Data helps us understand how people use spaces and how systems perform in the real world. If collated and interpreted properly, it will help engineers build and retrofit more effectively and create more sustainable buildings to help the UK towards its target of becoming Net Zero by 2050.

What technology is available?

The control systems that are now available can manage a wide range of building systems, not just heating, ventilation and air conditioning. They can manage lighting and other electrically powered equipment. Furthermore, the return on investment is fast. The money that can be saved through reduced energy use is significant, particularly for large buildings and big energy users. Planners and end users are recognising that building control is vital to business continuity and essential for reducing environmental impact.

Why the hesitation?

Adopting data and automation seems like a no-brainer but take up has been slow. This is partly because of a skills lag in data-led design. In many cases the data is available but the data analysts and design engineers who can interpret that data within the building management discipline has been lacking. A few years ago, few people in the industry could have predicted that we would suddenly need engineers with such a deep understanding of system integration, programming and software. All these skills help the design engineers and project managers to communicate the benefits to clients and stakeholders, which creates more demand and investment.

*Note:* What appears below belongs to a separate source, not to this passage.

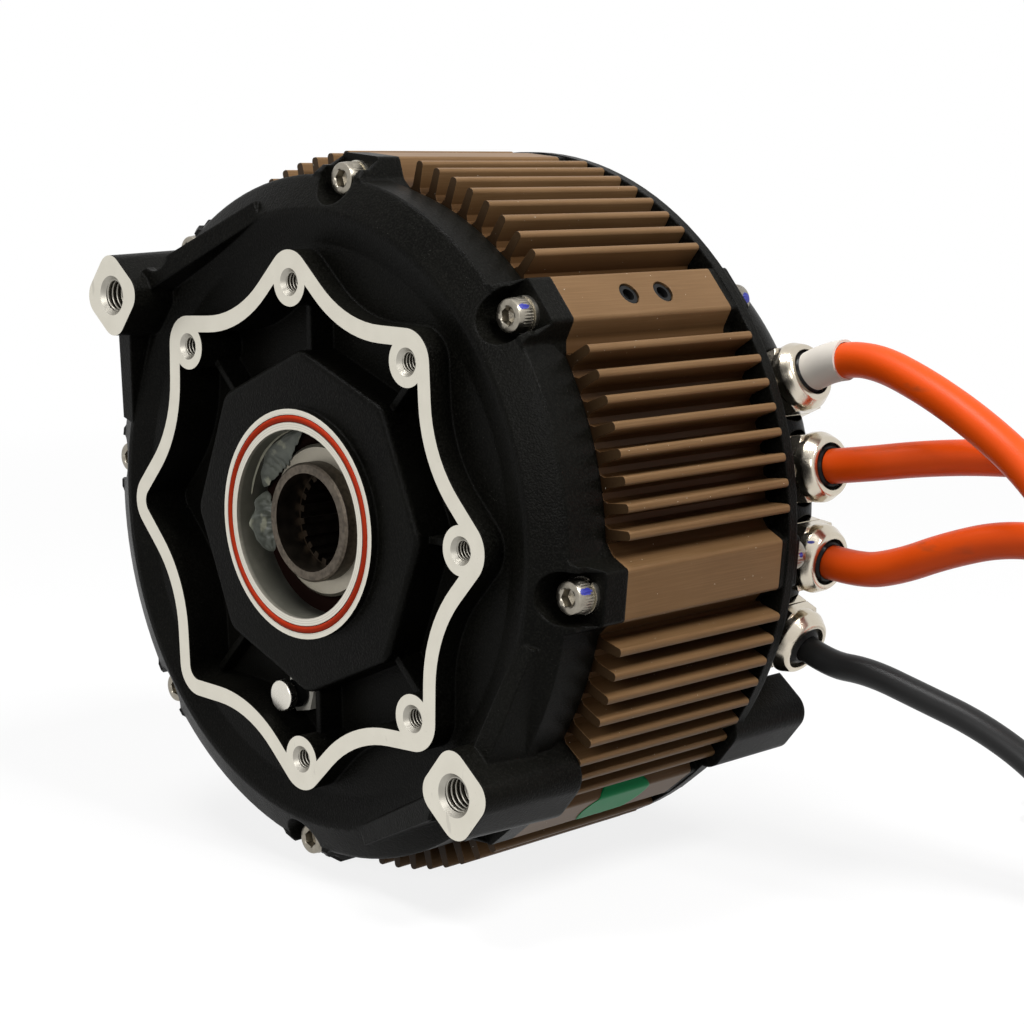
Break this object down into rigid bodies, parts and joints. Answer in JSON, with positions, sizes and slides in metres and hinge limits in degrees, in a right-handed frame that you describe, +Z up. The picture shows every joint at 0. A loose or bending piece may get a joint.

Procurement and recruitment

The procurement and contracting process itself is another area where major change is needed if the industry is going to truly embrace the benefits of technology and data. By sharing data to identify operational inefficiencies and by working in partnership with others in the industry, a new positive mindset can be created that will enable progress.

Just as important is a structured programme of training and development, which will educate and upskill engineers in new technologies and create the controls engineers, software engineers and data specialists that will be needed to implement change.